-- The exercise --
All of the data below should be written out exactly.

——

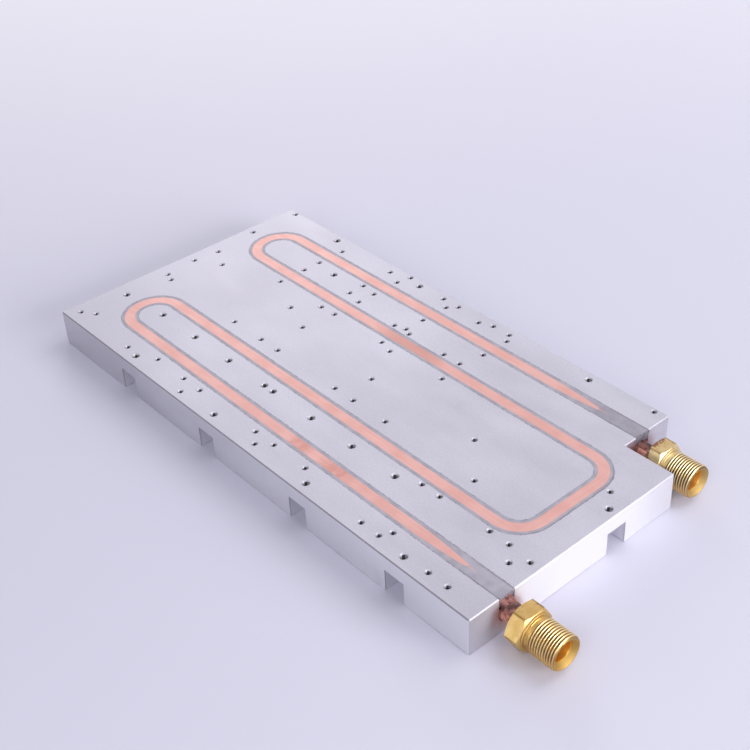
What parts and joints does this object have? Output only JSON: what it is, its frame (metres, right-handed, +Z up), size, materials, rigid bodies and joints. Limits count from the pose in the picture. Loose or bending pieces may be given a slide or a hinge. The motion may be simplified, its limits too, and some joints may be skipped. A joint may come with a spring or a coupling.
{
  "type": "liquid cooling plate",
  "caption": "Milled aluminium cooling plate with a copper coolant tube pressed level into a resin filled groove, tapped mounting holes and brass hose fittings at one end.",
  "frame": {"origin": "centre of the plate's underside, measured on the full outline with the corner cut-out filled in", "axes": "+X along the plate's length towards the end with the fittings, +Y towards the long side with the corner cut-out, +Z up, out of the cooled face"},
  "size_m": [0.3478, 0.16, 0.02],
  "materials": {
    "aluminium": "fine milled, satin",
    "copper": null,
    "resin": "cured filled resin, skimmed level",
    "brass": "turned brass with flux stains",
    "braze": "rough braze metal dark with burnt flux"
  },
  "bodies": {
    "root": {"base_plate": "aluminium", "coolant_tube": "copper", "groove_resin": "resin", "inlet_fitting": "brass", "outlet_fitting": "brass", "inlet_braze": "braze", "outlet_braze": "braze"}
  },
  "joints": []
}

——

-- Solution for this exercise --
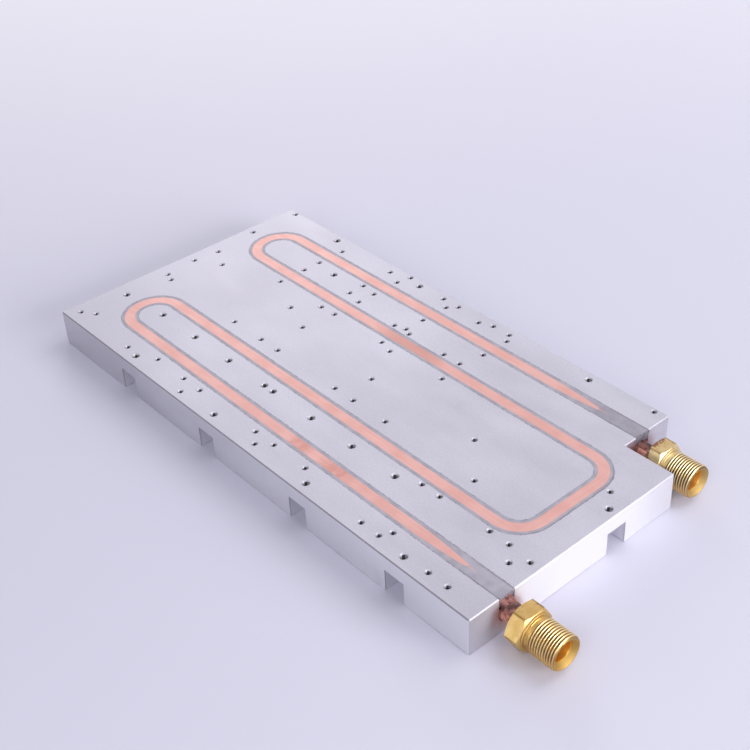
What parts and joints does this object have? Output only JSON: what it is, its frame (metres, right-handed, +Z up), size, materials, rigid bodies and joints. Limits count from the pose in the picture. Loose or bending pieces may be given a slide or a hinge. The motion may be simplified, its limits too, and some joints may be skipped. A joint may come with a spring or a coupling.
{
  "type": "liquid cooling plate",
  "caption": "Milled aluminium cooling plate with a copper coolant tube pressed level into a resin filled groove, tapped mounting holes and brass hose fittings at one end.",
  "frame": {"origin": "centre of the plate's underside, measured on the full outline with the corner cut-out filled in", "axes": "+X along the plate's length towards the end with the fittings, +Y towards the long side with the corner cut-out, +Z up, out of the cooled face"},
  "size_m": [0.3478, 0.16, 0.02],
  "materials": {
    "aluminium": "fine milled, satin",
    "copper": null,
    "resin": "cured filled resin, skimmed level",
    "brass": "turned brass with flux stains",
    "braze": "rough braze metal dark with burnt flux"
  },
  "bodies": {
    "root": {"base_plate": "aluminium", "coolant_tube": "copper", "groove_resin": "resin", "inlet_fitting": "brass", "outlet_fitting": "brass", "inlet_braze": "braze", "outlet_braze": "braze"}
  },
  "joints": []
}